Today’s generation have access to all recorded music via the pressing of a few buttons and whilst this is a great step forward it has also robbed the culture of some of its mystique. I can remember gazing at the covers of the Velvet Underground and Nico, the first New York Dolls album, Roxy Music’s ‘For Your Pleasure’ and ‘Horses’ by Patti Smith believing they held the entry to a secret universe, but unfortunately my own personal entrance had to be delayed  until the weekend when I could afford to buy them. That they are still among my favourite records, several decades down the line, shows that waiting for something heightens its appeal in a way that instant availability never can.

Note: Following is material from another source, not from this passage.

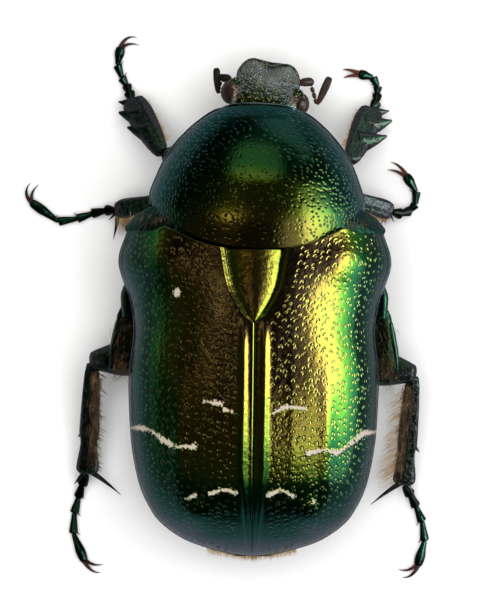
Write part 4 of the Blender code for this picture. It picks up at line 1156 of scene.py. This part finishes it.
PRONOTUM_HUES = [
    (0.0, 0.3, 0.4, 0.5), (0.12, 0.16, 0.24, 0.3), (0.28, 0.03, 0.2, 0.2), (0.45, 0.012, 0.13, 0.12),
    (0.62, 0.008, 0.07, 0.05), (0.76, 0.02, 0.14, 0.04), (0.84, 0.16, 0.30, 0.04),
    (0.90, 0.29, 0.37, 0.045), (0.96, 0.44, 0.38, 0.07), (1.0, 0.24, 0.19, 0.05)]
SCUTELLUM_HUES = [
    (0.0, 0.03, 0.12, 0.08), (0.8, 0.12, 0.5, 0.05), (0.93, 0.55, 0.56, 0.06), (0.97, 0.34, 0.26, 0.05),
    (1.0, 0.2, 0.13, 0.04)]
HEAD_HUES = [
    (0.0, 0.05, 0.03, 0.03), (0.4, 0.12, 0.11, 0.12), (0.64, 0.5, 0.56, 0.58), (0.72, 0.62, 0.7, 0.72),
    (0.8, 0.14, 0.22, 0.19), (0.9, 0.03, 0.1, 0.05), (1.0, 0.08, 0.12, 0.04)]
# Gold painted into the pits of the head as glints
HEAD_PIT_GLINT = (0.75, 0.68, 0.35, 1)
LEG_HUES = [
    (0.0, 0.06, 0.06, 0.07), (0.5, 0.11, 0.11, 0.13), (0.75, 0.14, 0.16, 0.18), (0.86, 0.08, 0.22, 0.13),
    (0.93, 0.14, 0.18, 0.15), (1.0, 0.2, 0.19, 0.19)]
# The bright green stop of the feet is a painted highlight
FOOT_HUES = [
    (0.0, 0.02, 0.018, 0.018), (0.74, 0.025, 0.026, 0.026), (0.89, 0.025, 0.045, 0.038),
    (0.96, 0.07, 0.42, 0.25), (1.0, 0.03, 0.1, 0.06)]
UNDER_HUES = [
    (0.0, 0.03, 0.09, 0.06), (0.5, 0.04, 0.12, 0.10), (0.7, 0.02, 0.09, 0.08), (0.85, 0.02, 0.12, 0.06),
    (1.0, 0.04, 0.06, 0.03)]
SIDE_HUES = [
    (0.0, 0.03, 0.08, 0.07), (0.45, 0.02, 0.14, 0.11), (0.8, 0.04, 0.34, 0.2), (1.0, 0.16, 0.26, 0.08)]
BROWN_STOPS = [(0.3, 0.006, 0.005, 0.004), (0.5, 0.02, 0.012, 0.009), (0.7, 0.045, 0.024, 0.015)]
CLAW_STOPS = [(0.35, 0.02, 0.01, 0.008), (0.5, 0.07, 0.02, 0.012), (0.65, 0.16, 0.04, 0.02)]
EYE_STOPS = [(0.3, 0.008, 0.005, 0.005), (0.5, 0.025, 0.014, 0.012), (0.7, 0.05, 0.03, 0.026)]
GOLD_STOPS = [(0.3, 0.42, 0.24, 0.10), (0.5, 0.62, 0.42, 0.2), (0.7, 0.75, 0.6, 0.38)]
BROWN_HAIR_STOPS = [(0.3, 0.03, 0.018, 0.01), (0.5, 0.1, 0.06, 0.03), (0.7, 0.3, 0.19, 0.09)]


# Light, floor and camera

# Lights and room, in metres: what the lights look at, and how far and how far down the key light is
AIM = (0, 0, 0.006)
KEY_AWAY = 0.3
KEY_ANGLE = math.radians(55)
BACKDROP = (0.93, 0.93, 0.93, 1)
# Greys of the room, from the level of the floor up to overhead
ROOM_GREYS = [(0.0, 0.2), (0.04, 0.08), (0.2, 0.014), (1.0, 0.008)]


def area_light(name, where, size, power, colour=(1, 1, 1), shape="ELLIPSE", reflected=True):
    """A soft card that looks at the beetle."""
    light = bpy.data.lights.new(name, "AREA")
    light.shape = shape
    light.size, light.size_y = size
    light.energy = power
    light.color = colour
    lamp = new_object(name, light)
    lamp.location = where
    lamp.rotation_euler = (Vector(AIM) - Vector(where)).to_track_quat("-Z", "Y").to_euler()
    lamp.visible_glossy = reflected
    lamp.visible_camera = False


def build_lights():
    beside, up = -KEY_AWAY * math.sin(KEY_ANGLE), KEY_AWAY * math.cos(KEY_ANGLE)
    area_light("key_core", (beside, -0.03, up), (0.15, 0.17), 0.09, shape="RECTANGLE")
    area_light("key", (beside, -0.02, up), (0.23, 0.2), 0.15, shape="RECTANGLE")
    area_light("key_halo", (beside, 0.02, up), (0.42, 0.46), 0.12)
    area_light("front", (0, -0.275, 0.225), (0.2, 0.15), 0.032, colour=(1, 0.92, 0.6))
    area_light("low_front", (-0.11, -0.29, 0.08), (0.22, 0.1), 0.026)
    area_light("low_side", (-0.32, 0.04, 0.03), (0.3, 0.14), 0.12)
    area_light("rear", (-0.115, 0.085, 0.26), (0.09, 0.09), 0.012)
    area_light("left", (0.09, -0.05, 0.27), (0.17, 0.15), 0.003, colour=(1, 0.85, 0.5))
    area_light("left_core", (0.08, -0.05, 0.27), (0.05, 0.05), 0.006, colour=(1, 0.85, 0.45), shape="DISK")
    area_light("top", (0, 0, 0.9), (0.8, 0.8), 11, shape="RECTANGLE", reflected=False)


def build_sky():
    """A dim room that the beetle mirrors, and a pale ground for the camera."""
    world = bpy.data.worlds.new("studio")
    bpy.context.scene.world = world
    look = Look(world)
    split = look.add("SeparateXYZ", {0: look.add("TexCoord").outputs["Generated"]})
    seen = look.add("LightPath").outputs["Is Camera Ray"]
    room = look.ramp(split.outputs["Z"], [(place, *[grey] * 3) for place, grey in ROOM_GREYS])
    look.fill(look.nodes["Background"], {"Color": look.cover(seen, room, BACKDROP)})


def build_floor():
    bpy.ops.mesh.primitive_plane_add(size=3.0, location=(0, 0, 0))
    floor = bpy.context.object
    floor.name = "floor"
    look = Look(bpy.data.materials.new("pale_floor"))
    look.shade({"Base Color": (0.9, 0.9, 0.9, 1), "Roughness": 0.9, "Specular IOR Level": 0.1})
    floor.data.materials.append(look.owner)
    floor.visible_glossy = False


def build_camera():
    camera = bpy.data.cameras.new("camera")
    tall = PHOTO_HEIGHT * MM_PER_PIXEL * MM
    camera.sensor_fit = "AUTO"
    camera.sensor_width = SENSOR_WIDTH
    camera.lens = SENSOR_WIDTH * CAMERA_AWAY / tall
    camera.clip_start = 0.01
    camera.clip_end = 10
    eye = new_object("camera", camera)
    x, y = photo_point(PHOTO_WIDTH / 2, PHOTO_HEIGHT / 2)
    eye.location = to_world((x, y, OUTLINE_Z)) + np.array((0, 0, CAMERA_AWAY))
    eye.rotation_euler = (0, 0, math.pi + math.atan(PHOTO_TILT))
    bpy.context.scene.camera = eye


def main():
    bpy.context.scene.view_settings.view_transform = "Standard"
    build_camera()
    build_lights()
    build_sky()
    build_floor()
    elytra = stamped_chitin("elytra_chitin", ELYTRA_HUES, PIT_GLINT_HUES, 0.18, -0.3, 0.02, marks=True)
    shield = stamped_chitin("pronotum_chitin", PRONOTUM_HUES, SHIELD_PIT_GLINT_AND_SHADE_HUES, 0.17, 0.3, 0.008)
    head = chitin("head_chitin", HEAD_HUES, (0.12, 0.03), HEAD_PIT_GLINT, roughness=0.26, grain=0.004)
    under = chitin("under_chitin", UNDER_HUES, (0.16, 0.03), roughness=0.28)
    leg = chitin("leg_chitin", LEG_HUES, (0.13, 0.035), roughness=0.3, grain=0.008, drift=0.4)
    foot = chitin("foot_chitin", FOOT_HUES, roughness=0.22)
    bronze = chitin("scutellum_chitin", SCUTELLUM_HUES, roughness=0.25)
    side_green = chitin("side_plate_chitin", SIDE_HUES, roughness=0.3)
    brown = horn("mouth_horn", BROWN_STOPS, 0.3, coat=0.2)
    claw = horn("claw_horn", CLAW_STOPS, 0.25, coat=0.3)
    eye = horn("eye_gloss", EYE_STOPS, 0.12, coat=0.5, pits=(0.035, 0.002))
    gold = horn("gold_hair", GOLD_STOPS, 0.5, scale=2500)
    dark = horn("brown_hair", BROWN_HAIR_STOPS, 0.5, scale=2500)
    build_elytra(elytra)
    build_pronotum(shield)
    build_head(head, eye)
    build_antennae(brown)
    build_scutellum(bronze)
    build_shoulders(under)
    for pair, side in LEGS:
        build_leg(pair, side, leg, foot, claw)
    for node in ("prosternum", "metathorax", "abdomen"):
        smooth_copy(node, node + "_skin", under)
    smooth_copy("pygidium", "pygidium_skin", bronze)
    smooth_copy("mouthparts", "mouthparts_skin", brown)
    build_palps(brown)
    build_side_plates(under, side_green)
    build_joint_skin(under)
    for side in SIDES:
        for pair, slot in HIP_SLOTS.items():
            smooth_copy("coxa_" + pair + "_" + side, "coxa_skin_" + pair + "_" + side, under, edge=0.26)
    build_hairs(gold, dark)


main()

It is now we return to the method most people deploy when buying music in the modern age and the one which has probably hastened the demise of the record shop as a cultural experience; they sit on their fat asses in the comfort of their homes and probably forget about it an hour after it has been purchased. If there is a good thing to be attained by the loss of HMV- and there is nothing ostensibly good about a business going bust or people losing their jobs- are that it will drive those souls who still possess integrity and still want their music in a form of physical manifestation into the smaller independent stores. Unfortunately this reprieve never happened in time for Avalanche which closed its doors at the start of the year. It is a sad day for the High Street when a beacon of security like the ‘Nipper the Dog’ logo is about to disappear from our sights but it will be a sadder day still when the whole culture and cult of buying a record disappears from our lives entirely.